“It is eleven days’ journey from Horeb by the way of Mount Seir to Kadesh-barnea. In the fortieth year, on the first day of the eleventh month, Moses spoke to the people of Israel according to all that the Lord had given him in commandment to them… saying,
“The Lord our God said to us in Horeb, ‘You have stayed long enough at this mountain. Turn and take your journey, and go…See, I have set the land before you. Go in and take possession of the land that the Lord swore to your fathers, to Abraham, to Isaac, and to Jacob, to give to them and to their offspring after them.” – Deuteronomy 1:2-8 {ESV}
Any time I think on the background of these verses I feel like someone kicked the wind out of me. On the surface this passage of scripture seems harmless enough but those who know their bible history receive this chunk of inspired truth like a balled-up fist driven right above the belly-button. This is an account of what-could-have-been. We are reading the flavorless testimony of an awesome gift which was unnecessarily postponed. Herein is the record of what happens when we fail to believe God and live as good stewards of the opportunity He presents us. I don’t like this passage very much, but I want to learn from it again today.
Forty years earlier Israel was poised to enter the land of promise. God told them where to go and affirmed that they would be successful in taking the land which had been pledged to them as a people. It was theirs for the taking but they quaked, cracked and crumbled under the prospect of the challenges ahead of them en route to the victory. In effect, by their unbelief and faithless grumbling, they said to the Almighty that He was unable to deliver. The result? What could have been theirs in eleven days would only become theirs forty years later. This is the experience of the delay of disbelief.
Think on this: approximately 2 million people made the exodus out of Egypt under the hand of Moses. Let’s estimate that one-half of those were adults, leaving us with one million redeemed adults who were mightily brought forth from slavery. These folks saw God part the Red Sea and destroy Pharaoh’s army. They witnessed the pillar of fire which led them by night and the pillar of cloud that led them by day. This was a miracle-experiencing mob! Yet, out of those one million adults only two men had faith to believe God for complete victory. I was never very skilled at math but I deduce that this is not a good percentage. We conservatively estimate that Israel produced the awful statistic of 1 out of every half million people who should have known better possessed victorious faith.

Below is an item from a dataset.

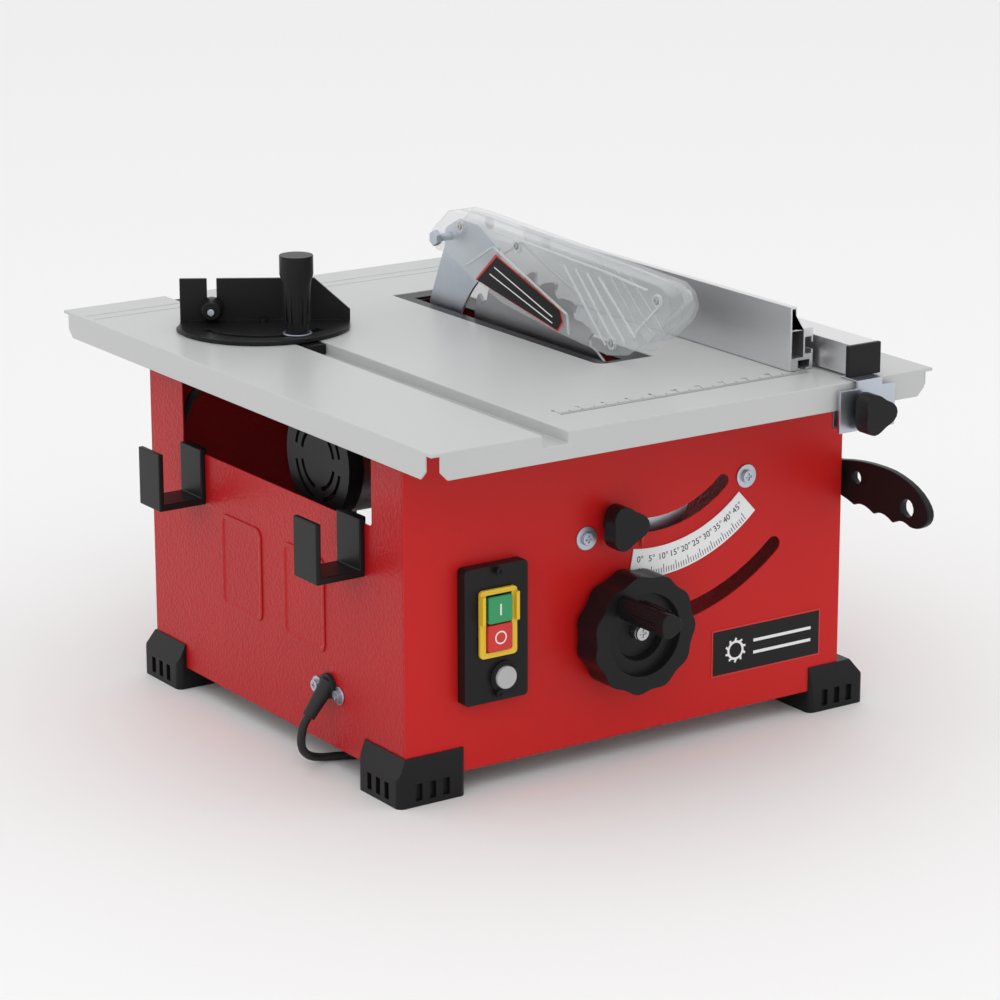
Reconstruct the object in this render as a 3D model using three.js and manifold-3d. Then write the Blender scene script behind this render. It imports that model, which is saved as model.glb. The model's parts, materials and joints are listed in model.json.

And God committed forty years to even out the numbers in the camp of Israel.
It took forty years to kill off the overt faithlessness in the wilderness. Forty years of wandering. Four decades of waiting. Over 2,000 weeks of grumbling and failing to trust. They could have been commencing to conquering in eleven days but here they were, a half-life later, getting a second chance at believing God. When I think about them I think about us. My mind often rests on the question of what we are missing out on because we really don’t trust God as we could. We struggle with trusting Him for healing because we don’t want our hearts broken if we don’t get healed. There is the wrestling match of the soul regarding the salvation of our loved ones – will they believe or won’t they? We struggle with whether or not God will provide when the economy around us lacks potency. We dream big dreams and think of mighty possibilities in the Kingdom…and then listen as those dreams deflate like an untied balloon because we fail to believe that God would ever bless us like that.
What aspect of your life has been in the penalty box for years when God could have accomplished it in days?
I’m going to chew on this today. You should also. I’ve recognized that it is not failure that intimidates me; oh no, friend, I’m too familiar with failure to be afraid of it any longer. What snarls at me in the night is the prospect of amazing success. Can I believe God for great and thunderous blessing? Would I allow the thought of Him loving me so much that it would bring His inexhaustible heart delight to afford me His very best? It’s easy trusting God when you are daily aware of your smallness and unworthiness – but what do you do when He desires to bless you greatly…and maybe in only eleven days?
I’m learning from Israel that we should receive it as He gives and when He gives it. I don’t like the hot sands of the purposeless wilderness. Give me the milk and honey any day. You’ve trusted Him repeatedly with your sins, failures and hesitations but can you trust God for success? I believe it is time that we start learning how to do so because there is a whole lot more spiritual surface than dry-baked sand out there. Eleven days in faith or forty years in learning how not to distrust God. Hmmmm, do the math and then receive the faith.
I read this passage and it fills me with awe because it tells us that God has a plan and the foolishness of men will not get in the way. Fallen men will always hear the voice of the serpent speaking, “You surely will not die! For God knows that in the day you eat from it your eyes will be opened, and you will be like God, knowing good and evil.”
I read this and I see a teaching on election, and how Sovereign Grace is in control. Twelve went into the land to spy it out, 10 went out in their mannishness, two (Caleb and Joshua) went out in Sovereign Grace. The differences in the reports are evident. Caleb and Joshua went out in covenant with God under God’s covenant promise, they as true children of Abraham (the faith seed) saw a land of milk and honey, the ten saw nothing but dread fear.
Thank God for His Sovereign Grace. I pray that all you minister to become Caleb’s and Joshua’s, and that goes for me and you as well.